“Some people tell me that they are delighted with the progress. … Others express regret that not much is different for riders since the pilot (for an inter-municipal transit system for Niagara) was first launched in 2011.” – Town of Pelham Mayor Dave Augustyn
A Column from Pelham Mayor Dave Augustyn
Posted June 27th, 2018 on Niagara At Large
Niagara, Ontario – I am wondering about your thoughts on the work toward a seamless and integrated transit system for the Niagara Peninsula.
You may recall that after working on an inter-municipal transit system for a few years, Staff presented a plan in 2010 for the Region to begin operating transit.
As a response, the Cities of St. Catharines, Niagara Falls and Welland made a counter-proposal that the Region fund a system that the three services would operate. Regional Council approved this Niagara Region Transit for three years with the intent that if successful, the group could take further steps.
That’s why the first Niagara Regional Transit buses started rolling-along in September 2011 and began making connections between municipalities. The next steps discussion took some effort, and since it was growing and working, the Region extended the pilot for another year.

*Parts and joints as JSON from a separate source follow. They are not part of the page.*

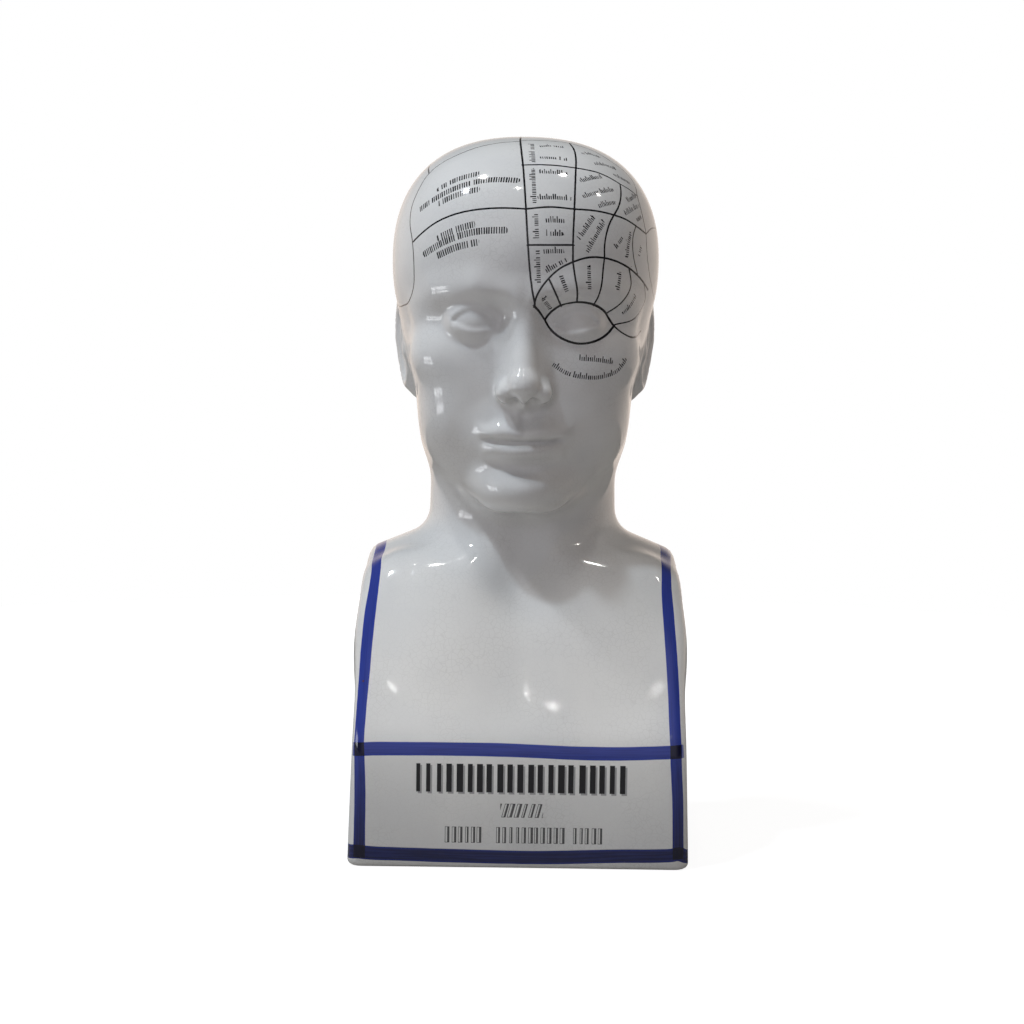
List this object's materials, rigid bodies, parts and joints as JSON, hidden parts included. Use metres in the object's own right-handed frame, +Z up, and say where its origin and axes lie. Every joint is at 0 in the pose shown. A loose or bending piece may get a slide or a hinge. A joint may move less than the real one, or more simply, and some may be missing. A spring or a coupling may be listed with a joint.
{
  "type": "phrenology head",
  "caption": "Glazed ceramic phrenology bust: a bald head and neck on a square-cut block, with a printed chart on the head and painted border bands.",
  "frame": {"origin": "middle of the flat underside of the block", "axes": "+Z up from the underside to the crown, the face looks along -Y, +X towards the bust's own left"},
  "size_m": [0.1352, 0.1404, 0.2898],
  "materials": {
    "glaze": "glossy off-white crackle glaze with black printed lines and cobalt blue bands"
  },
  "bodies": {
    "root": {"phrenology_bust": "glaze"}
  },
  "joints": []
}
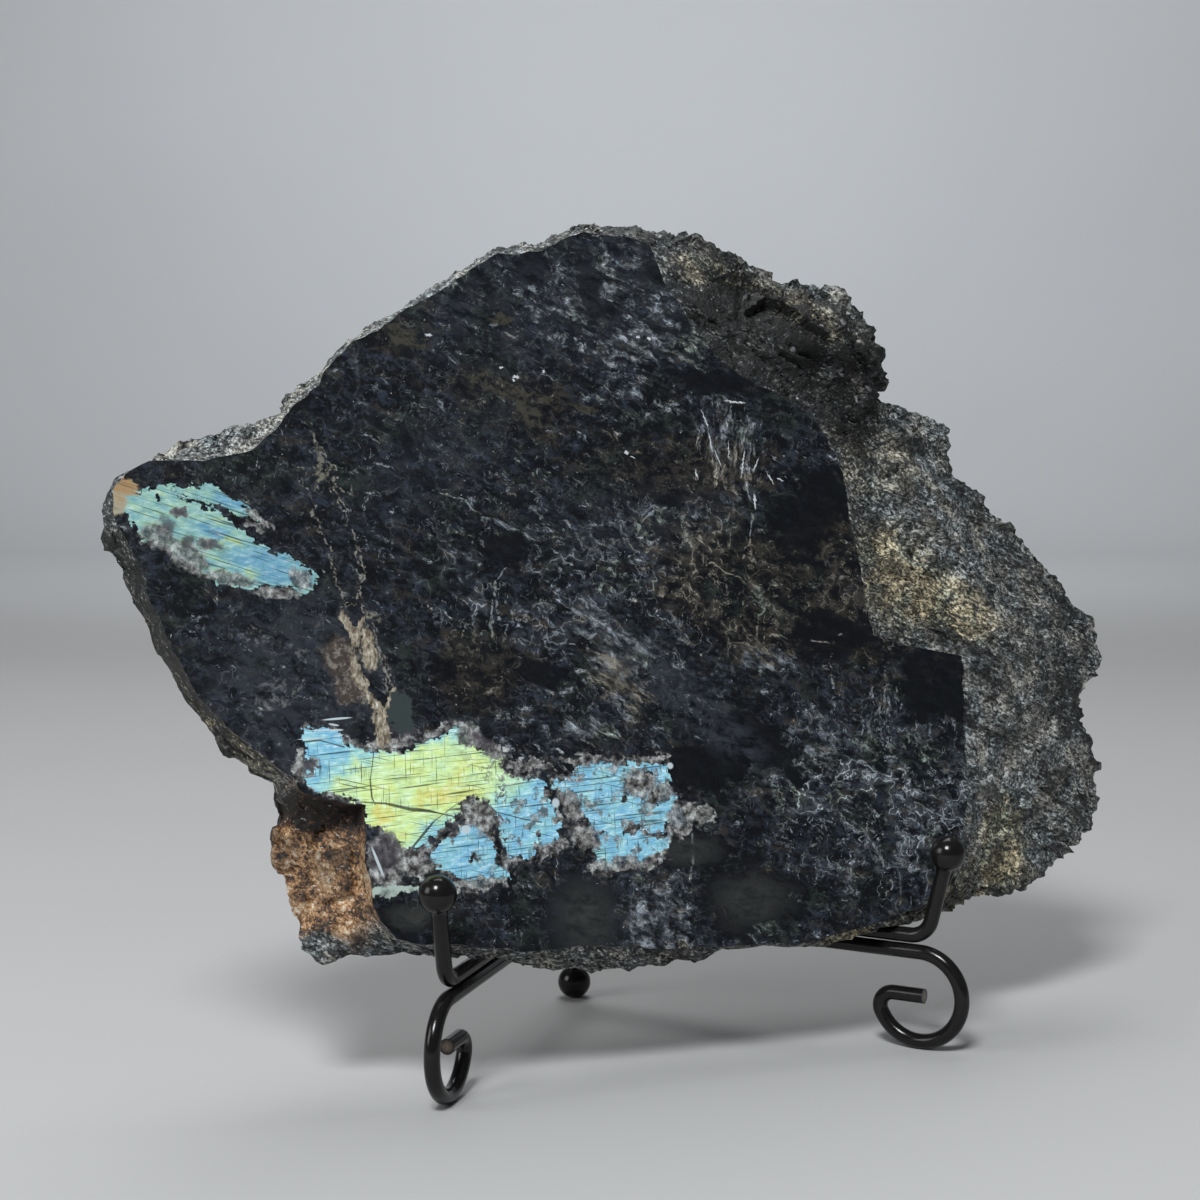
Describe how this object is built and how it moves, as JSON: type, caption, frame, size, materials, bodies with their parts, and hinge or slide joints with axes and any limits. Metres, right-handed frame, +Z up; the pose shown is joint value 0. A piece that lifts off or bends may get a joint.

Then, in May 2015, Regional Council “endorsed in principal creating an inter-municipal transit system in Niagara,” extended the pilot to December 2016, and requested that the three Cities work together to provide options on how best to provide Inter-Municipal Transit.
After Niagara Falls, St. Catharines, and Welland approved similar motions, the group began meeting in earnest in January 2016. They hired Dillon Consulting to develop a high-level plan and receive public input and the Region again extended the pilot. Since January 2017, Dillon presented their report – “Niagara Transit Service Delivery & Governance Strategy” – and each of the three City Councils approved it unanimously.
In March 2017, Regional Council approved the report’s recommendations: endorse (again) the principal of a consolidated transit system; direct staff to develop a Memorandum of Understanding (MOU) between the three major transit providers by the end of 2017; form a Transit Working Group with representation from all 12 Niagara Cities and Towns.
Finally, since the Region funded the pilot for five-and-a-half years beyond its “sphere of jurisdiction” in the Ontario Municipal Act, the report recommended a “triple-majority” process to sanction the funding.
Shortly afterward, by June of last year, the majority of local Councils approved this direction, allowing the Region to legally operate conventional transit.
While work continues towards a truly integrated system, the partners have made changes like: aligning customer service polices, using the same digital mobile platform – a transit app, using the same after-hours customer service call center.
Then, in March, because of their renewed commitment to transit, the Federal and Provincial government announced nearly $22 billion over the next 10-years for transit and related projects in Ontario. Niagara’s share of that funding – $148 million over 10 years – was also announced in March. St. Catharines will receive $86 million, Niagara Falls $38 million, and Welland $13 million. The remaining funding goes to Thorold ($5.4 million), Niagara Region ($3.4 million), Fort Erie ($956K), Port Colborne ($426K) and Niagara-on-the-Lake ($270K). (Pelham received a commitment of $500K over 5 years from the Province under another program.)
So, what happened recently? As the Region’s 29 May 2018 news release stated, “Regional Council approved a three-year extension of Niagara Regional Transit, after achieving unanimous approval of the agreement by the service operators. This action keeps the current inter-municipal system running while the Region and local area municipalities continue to work on a new integrated transit service for Niagara.”
Some people tell me that they are delighted with the progress and especially that the various transit providers are working together; they see this work as a huge victory and that only good can come from that. They recognize that transit changes take time but remain convinced that an integrated system can develop over the next three years.
Others express regret that not much is different for riders since the pilot was first launched in 2011; they lament the last four years as not moving an integrated system forward and renewing the pilot just shows the Federal and Province governments that Niagara still doesn’t have its act together. They recognize that there’s much work to do, but those that need and want transit have been waiting too long for a functional and integrated system.
How do you see it? What do you think about the recent changes? What do you think are next steps toward integrated transit in the Niagara Peninsula?